Shifts in labor markets

Technology is having profound effects on labor markets. Automation and digital advances are shifting labor demand away from routine low- to middle-level skills to higher-level and more sophisticated analytical, technical, and managerial skills. On the supply side, however, equipping workers with skills that complement the new technologies has lagged, hindering the broader diffusion of innovation within economies. Education and training have been losing the race with technology.

Most major economies face the challenge of aging populations. Many of them are also seeing a leveling off of gains in labor force participation rates and basic education attainments of the population. These trends put an even greater focus on productivity—and technological innovations that drive it—to deliver economic growth.

Rising inequality

Growth has also become less inclusive. Income inequality has been rising in most major economies, and the increase has been particularly pronounced in some of them, such as the United States. The new technologies favoring capital and higher-level skills have contributed to a decline in labor's share of income and to increased wage inequality. They have also been associated with more concentrated industry structures and high economic rents enjoyed by dominant firms. Income has shifted from labor to capital and the distribution of both labor and capital income has become more unequal.

Rising inequality and mounting anxiety about jobs have contributed to increased social tensions and political divisiveness. Populism has surged in many countries. Nationalist and protectionist sentiment has been on the rise, with a backlash against international trade that, alongside technological change, is seen to have increased inequality with job losses and wage stagnation for low-skilled workers.

Changing growth pathways

While income inequality has been rising within many countries, inequality between countries has been falling as faster-growing emerging economies narrow the income gap with advanced economies. Technology poses new challenges for this economic convergence. Manufacturing-led growth in emerging economies has been the dominant driver of convergence, fueled by their comparative advantage in labor-intensive production based on their large pools of low-skill, low-wage workers. Such comparative advantage is eroding with automation of low-skill work, creating the need to develop alternative pathways to growth aligned with technological change.

AI, robotics, and the Fourth Industrial Revolution

Technological change reshaping growth will only intensify as artificial intelligence, advanced robotics, and cyber-physical systems take the digital revolution to another level. We may be on the cusp of what has been termed the "Fourth Industrial Revolution (4IR)." And globalization is going increasingly digital, a transformation that, analogous to 4IR, has been termed "Globalization 4.0."

Technological change recently has not delivered its full potential in boosting productivity and economic growth. It has pushed income inequality higher and generated fears about a "robocalypse"—massive job losses from automation. This should not cause despair, however.

Advances in digital technologies hold considerable potential to lift the trajectory of productivity and economic growth, and to create new and better jobs to replace old ones. As much as two-thirds of potential productivity growth in major economies over the next decade could be related to the new digital technologies. But technological change is inherently disruptive and entails difficult transitions. It also inevitably creates winners and losers—as does globalization. Policies have a crucial role to play. Unfortunately, they have been slow to adapt to the challenges of change. With improved and more responsive policies, better outcomes are possible.

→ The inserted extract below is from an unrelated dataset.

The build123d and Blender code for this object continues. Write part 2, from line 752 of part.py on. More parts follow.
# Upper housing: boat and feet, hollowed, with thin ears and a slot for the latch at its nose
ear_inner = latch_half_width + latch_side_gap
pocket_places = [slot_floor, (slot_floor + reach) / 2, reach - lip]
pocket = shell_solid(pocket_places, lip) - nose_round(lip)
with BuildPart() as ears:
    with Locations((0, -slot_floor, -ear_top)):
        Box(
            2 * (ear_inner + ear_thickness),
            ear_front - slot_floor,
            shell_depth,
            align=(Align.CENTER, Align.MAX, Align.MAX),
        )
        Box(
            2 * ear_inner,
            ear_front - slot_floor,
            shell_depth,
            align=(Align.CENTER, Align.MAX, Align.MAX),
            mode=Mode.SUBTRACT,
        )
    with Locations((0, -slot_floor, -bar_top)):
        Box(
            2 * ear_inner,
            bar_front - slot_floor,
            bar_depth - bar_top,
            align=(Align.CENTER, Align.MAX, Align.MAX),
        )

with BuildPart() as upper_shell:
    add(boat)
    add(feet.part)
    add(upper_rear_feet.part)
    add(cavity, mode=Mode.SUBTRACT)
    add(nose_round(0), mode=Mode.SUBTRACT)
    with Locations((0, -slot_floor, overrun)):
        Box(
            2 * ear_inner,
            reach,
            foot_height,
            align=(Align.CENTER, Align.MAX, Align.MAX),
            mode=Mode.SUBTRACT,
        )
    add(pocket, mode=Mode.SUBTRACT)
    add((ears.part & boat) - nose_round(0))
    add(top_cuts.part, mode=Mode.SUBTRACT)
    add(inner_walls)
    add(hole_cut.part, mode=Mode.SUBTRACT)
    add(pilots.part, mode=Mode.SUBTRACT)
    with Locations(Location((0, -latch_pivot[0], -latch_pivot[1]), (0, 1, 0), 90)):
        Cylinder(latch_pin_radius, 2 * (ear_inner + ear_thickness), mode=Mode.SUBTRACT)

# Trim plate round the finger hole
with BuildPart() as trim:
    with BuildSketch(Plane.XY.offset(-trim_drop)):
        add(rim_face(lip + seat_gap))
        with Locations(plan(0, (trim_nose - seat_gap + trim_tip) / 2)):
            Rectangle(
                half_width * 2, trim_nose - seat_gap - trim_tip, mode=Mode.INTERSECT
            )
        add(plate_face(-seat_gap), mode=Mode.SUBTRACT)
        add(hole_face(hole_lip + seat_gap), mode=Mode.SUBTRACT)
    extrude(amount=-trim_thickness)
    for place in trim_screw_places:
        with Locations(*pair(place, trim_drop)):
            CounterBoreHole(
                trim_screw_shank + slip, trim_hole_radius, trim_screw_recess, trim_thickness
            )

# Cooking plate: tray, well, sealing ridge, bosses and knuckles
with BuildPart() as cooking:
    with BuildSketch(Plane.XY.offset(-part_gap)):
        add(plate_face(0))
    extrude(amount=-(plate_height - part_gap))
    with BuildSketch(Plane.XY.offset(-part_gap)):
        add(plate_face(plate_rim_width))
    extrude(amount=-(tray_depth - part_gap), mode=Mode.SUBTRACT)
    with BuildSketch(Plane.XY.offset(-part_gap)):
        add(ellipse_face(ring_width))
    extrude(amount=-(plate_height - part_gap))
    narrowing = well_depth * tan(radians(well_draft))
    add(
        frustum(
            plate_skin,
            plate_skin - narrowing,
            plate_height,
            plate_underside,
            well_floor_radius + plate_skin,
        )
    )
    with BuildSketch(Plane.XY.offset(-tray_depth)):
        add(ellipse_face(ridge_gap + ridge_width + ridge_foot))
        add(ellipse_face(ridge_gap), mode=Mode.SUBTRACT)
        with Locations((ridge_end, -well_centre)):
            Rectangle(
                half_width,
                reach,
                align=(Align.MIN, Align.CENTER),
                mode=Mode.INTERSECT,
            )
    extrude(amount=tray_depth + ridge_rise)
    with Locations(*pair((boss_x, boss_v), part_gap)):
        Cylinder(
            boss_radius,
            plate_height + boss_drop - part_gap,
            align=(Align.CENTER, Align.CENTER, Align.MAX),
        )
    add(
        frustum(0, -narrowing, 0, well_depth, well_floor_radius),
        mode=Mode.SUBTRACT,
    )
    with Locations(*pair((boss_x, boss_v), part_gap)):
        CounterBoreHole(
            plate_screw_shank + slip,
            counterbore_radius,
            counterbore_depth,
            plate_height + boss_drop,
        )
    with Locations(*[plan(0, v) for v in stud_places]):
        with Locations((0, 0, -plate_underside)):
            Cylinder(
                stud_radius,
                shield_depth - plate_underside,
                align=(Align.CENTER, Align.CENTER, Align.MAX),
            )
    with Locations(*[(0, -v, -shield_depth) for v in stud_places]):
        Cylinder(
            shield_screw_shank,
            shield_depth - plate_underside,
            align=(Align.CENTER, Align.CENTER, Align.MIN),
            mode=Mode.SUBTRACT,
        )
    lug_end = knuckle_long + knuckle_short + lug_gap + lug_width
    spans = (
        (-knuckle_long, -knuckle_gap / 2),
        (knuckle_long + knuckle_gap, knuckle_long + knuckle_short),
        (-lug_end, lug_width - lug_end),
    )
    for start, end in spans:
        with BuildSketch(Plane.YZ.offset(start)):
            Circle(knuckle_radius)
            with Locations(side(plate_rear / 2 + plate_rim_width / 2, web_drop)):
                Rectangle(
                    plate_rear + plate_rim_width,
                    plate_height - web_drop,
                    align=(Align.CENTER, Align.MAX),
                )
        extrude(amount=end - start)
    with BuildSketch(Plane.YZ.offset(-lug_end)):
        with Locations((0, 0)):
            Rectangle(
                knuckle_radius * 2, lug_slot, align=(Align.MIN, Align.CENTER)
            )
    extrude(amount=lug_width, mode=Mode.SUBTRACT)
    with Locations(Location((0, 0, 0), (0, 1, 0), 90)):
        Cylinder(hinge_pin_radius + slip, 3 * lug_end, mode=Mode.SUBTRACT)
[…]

An agenda to harness the potential of new technology

The core of the forward policy agenda is to better harness the potential of the new technologies. Reforms must seek to improve the enabling environment for firms and workers—to broaden access to opportunities that come from technological change and to enhance capabilities to adjust to the new challenges.

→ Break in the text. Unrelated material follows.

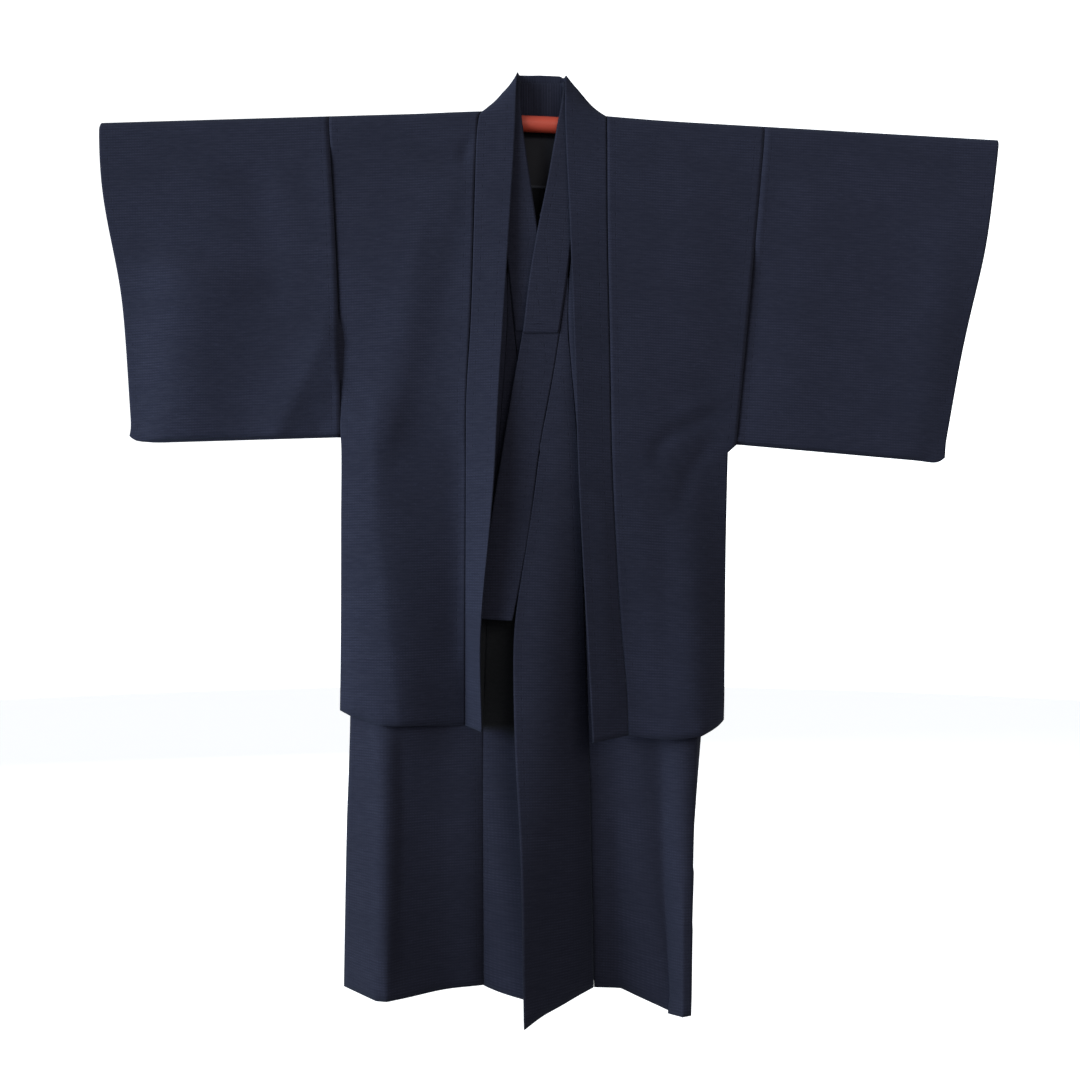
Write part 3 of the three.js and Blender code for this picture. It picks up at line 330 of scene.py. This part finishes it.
BODY_LEFT_FOLDS = [
    Fold("front", [(-128, -60), (-166, -210), (-214, -420), (-240, -520)], rise=5.0, left=34, right=20),
    Fold("front", [(-150, -120), (-176, -300), (-205, -470), (-226, -580)], rise=-2.6, left=14, right=26),
    Fold("front", [(-250, -380), (-249, -600), (-236, -700), (-219, -870), (-213, -940)], rise=14.0,
         left=38, right=38, sharp=0.35, ease=110, open_end=1.0),
    Fold("front", [(-122, -470), (-124, -640), (-132, -860)], rise=-3.0, left=18, right=8),
    Fold("front", [(-103, -10), (-110, -36), (-121, -66)], rise=-6.0, left=8, right=5, ease=12),
    Fold("front", [(-305, -392), (-276, -424), (-252, -470)], rise=-2.2, left=8, right=9, ease=30),
    Fold("back", [(-120, -120), (-150, -330), (-200, -620)], rise=3.4, left=26, right=26),
    Fold("back", [(-40, -200), (-46, -460), (-60, -760)], rise=-2.6, left=24, right=24),
    Fold("back", [(-300, -430), (-262, -520), (-236, -660)], rise=-2.8, left=12, right=14),
]
BODY_RIGHT_FOLDS = [
    Fold("front", [(303, -448), (272, -452), (240, -461), (206, -478), (182, -500), (174, -548)],
         rise=-3.4, left=9, right=9),
    Fold("front", [(298, -428), (262, -434), (222, -448), (192, -470)], rise=2.6, left=8, right=8),
    Fold("front", [(294, -480), (258, -500), (228, -540), (206, -615)], rise=-2.2, left=9, right=10),
    Fold("front", [(252, -60), (240, -220), (228, -400)], rise=1.8, left=30, right=34),
    Fold("front", [(232, -560), (238, -740), (240, -930)], rise=2.8, left=26, right=24),
    Fold("front", [(186, -560), (194, -740), (200, -935)], rise=-2.0, left=16, right=20),
    Fold("back", [(126, -120), (150, -330), (196, -620)], rise=3.0, left=26, right=26),
    Fold("back", [(44, -200), (42, -460), (52, -760)], rise=-2.6, left=24, right=24),
    Fold("back", [(292, -430), (258, -520), (228, -640)], rise=-2.8, left=12, right=14),
]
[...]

  • Policies and institutions governing markets must keep pace as technological change transforms the world of business. Competition policies should be revamped for the digital age to ensure that markets continue to provide an open and level playing field for firms, keep competition strong, and check the growth of monopolistic structures. New regulatory issues revolving around data, the lifeblood of the digital economy, must be addressed. Flexibility in markets will be key to facilitating adjustments to disruptions and structural shifts from digital transformation.
  • The innovation ecosystem should keep pushing the technological frontier but also foster wider economic impacts from the new advances. With the intangible asset of knowledge becoming an increasingly important driver of economic success, research and development systems and patent regimes should be improved to promote broader diffusion of technologies embodying new knowledge.
  • The foundation of digital infrastructure and digital literacy must be strengthened. The digital divide is narrowing but wide gaps remain.
  • Investment in education and training must be boosted and reoriented to emphasize the skills for the jobs of the future. With the old career path of "learn-work-retire" giving way to one of continuous learning, programs for worker upskilling and reskilling and lifelong learning must the scaled up. The key to winning the race with technology is not to compete against machines but to compete with machines.
  • Labor market policies should become more forward-looking, shifting the focus from seeking to protect existing jobs to improving workers' ability to change jobs. Social protection systems, traditionally based on formal long-term employer-employee relationships, should be adapted to a more dynamic job market. Social contracts need to realign with the changing nature of work.
  • Tax systems should be reviewed in light of the new tax challenges of the digital economy, including the implications of the transformations occurring in business and work and the new income distribution dynamics. The potential tax reform agenda spans taxes on labor, capital, and wealth.

Reforms are needed at the international level as well, although the dominant part of the agenda to make technology—and globalization—work better and for all rests with policies at the national level. Not only must past gains in establishing a rules-based international trading system be shielded from protectionist headwinds, but new disciplines must be devised for the next phase of globalization led by digital flows to ensure open access and fair competition. Sensible policies on migration can complement national policies, such as pension reform and lifelong learning, in mitigating the effects of population aging.

The era of smart machines holds much promise. With smart policies, the future could be one of stronger and more inclusive growth.